How Colonialism and Patriarchy Create Enduring Misery for Native American Women
Published in LitHub, Jul 27, 2022
“The irony is that I am, ethnically, the kind of Indian early European settlers in the Americas thought they were encountering—the kind from what they called India, before it also became Pakistan and Bangladesh. And in an even further irony, the India of Asia before the British arrived was not India at all, but more than a dozen separate kingdoms, robbed of a future in which their distinct languages, politics, and cultures could coalesce into nation-states. In some sense, “Indian,” whether in America or in Asia, is a figment of the colonial imagination; it is the name of a lens through which White colonizers see us, and, as a result, how we sometimes come to see ourselves. In both places, it is arguably a synonym for savage.
Maybe it stands for the savagery ascribed to us, or maybe it identifies us as the objects of savagery. The truth is that none of us is Indian. Importantly, we are separate people, diverse from one another, whether native to South Asia or to the Americas, with many complex cultures and faiths that endured for thousands of years prior to European colonization. Our groups have names and languages, and ways of being that are often derived from, and tied intimately to, a specific ecology. These are obscured in a colonial context, where we are renamed by whatever colonial authority there is. The colonized everywhere are assessed only for whatever value, labor, or service we might provide, then assimilated or destroyed.
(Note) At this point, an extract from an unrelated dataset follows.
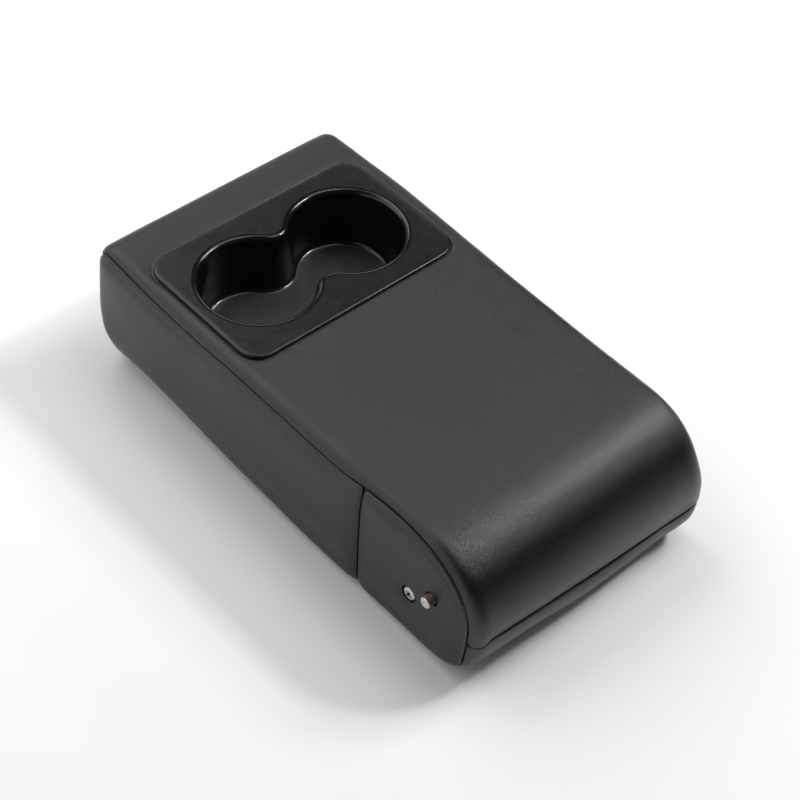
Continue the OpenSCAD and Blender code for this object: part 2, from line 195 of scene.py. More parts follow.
# rounding of the long edges, seen along the armrest
EDGE_R = eased([
    (s_under(166), 25.0), (s_near(189, 18), 22.0), (s_near(191, 40), 12.0), (s_near(191, 75), 9.5),
    (s_top(170), 8.0), (s_top(-80), 8.5), (s_top(-140), 9.0),
    (s_near(-191.5, 60), 10.0), (s_near(-191.5, 32), 10.0), (s_near(-184, 5), 10.0),
    (s_under(-140), 9.5), (s_under(-90), 9.0), (s_under(-45), 9.5),
    (s_under(0), 13.0), (s_under(60), 18.0), (s_under(110), 22.5), (s_under(150), 26.0)], 7.0)

# depth of the side seam below the surface on the front, top and rear
SEAM_D = eased([
    (s_near(191, 34), 2.0), (s_near(191, 50), -1.0), (s_near(191, 78), -1.0), (s_near(188, 97), 1.6), (s_top(176), 3.6), (s_top(170), 4.2),
    (s_top(147), 6.2), (s_top(120), 8.2), (s_top(96), 8.6), (s_top(77), 8.4), (s_top(50), 6.3),
    (s_top(9), 6.9), (s_top(-23), 7.4), (s_top(-57), 8.0), (s_top(-74), 6.4), (s_top(-82), 4.6),
    (s_top(-104), 3.4), (s_top(-126), 3.6), (s_top(-142), 5.6),
    (s_near(-157, 99), 7.4), (s_near(-176, 87), 8.2), (s_near(-188, 70), 9.0),
    (s_near(-191.5, 52), 9.6), (s_near(-191.5, 38), 8.8), (s_near(-191.5, 25), 7.4)], 5.0)


def half_width(y):
    """Half the width of the plain form."""
    return np.full(np.shape(y), 103.0)


def table(knots, blur, lo=-230.0, hi=230.0):
    """A smooth value by position from (position, value) knots."""
    g = np.arange(lo, hi + 1.0)
    k = sorted(knots)
    v = np.interp(g, [a for a, _ in k], [b for _, b in k])
    n = int(blur * 3)
    w = np.exp(-0.5 * (np.arange(-n, n + 1) / blur) ** 2)
    return g, np.convolve(np.r_[np.full(n, v[0]), v, np.full(n, v[-1])], w / w.sum(), "valid")


def look_up(tab, x):
    return np.interp(x, tab[0], tab[1])


# how the stuffed cover differs from the plain form: wider here and there on
# its two sides, and pulled in at the lower rear corner on the left
WIDE_LEFT = table([(192, 1.0), (150, 0.0), (96, 0.0), (47, 0.9), (-23, 0.4), (-80, -0.3), (-124, -1.0), (-160, 0.2), (-192, 0.3)], 9.0)
WIDE_RIGHT = table([(192, 1.0), (174, 1.6), (108, 3.8), (47, 2.4), (-13, 0.6), (-70, 0.3), (-125, 0.7), (-160, 1.5), (-192, 2.0)], 9.0)
REAR_OUT = table([(-100, 0.6), (-40, 1.6), (20, 2.0), (60, 2.2), (100, 2.8)], 12.0)
LOW_IN = table([(-100, 5.8), (-84, 5.8), (-45, 5.0), (0, 1.6), (50, 2.2), (97, 3.0)], 10.0)
LOW_RIGHT = table([(-150, 0.0), (-168, 0.8), (-185, 3.2), (-192, 3.6)], 5.0)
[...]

As I looked at the history of Sioux Falls, I began to better understand my experience on that bus from Flagstaff. My route that summer had taken me through five of the ten states identified by the Urban Indian Health Institute (UIHI)’s 2017 report as those with the most reported incidence of MMIWG. I’d traveled through Arizona, New Mexico, Oklahoma, and along the border of Nebraska and Minnesota, the locations of 40 percent of cases cited.”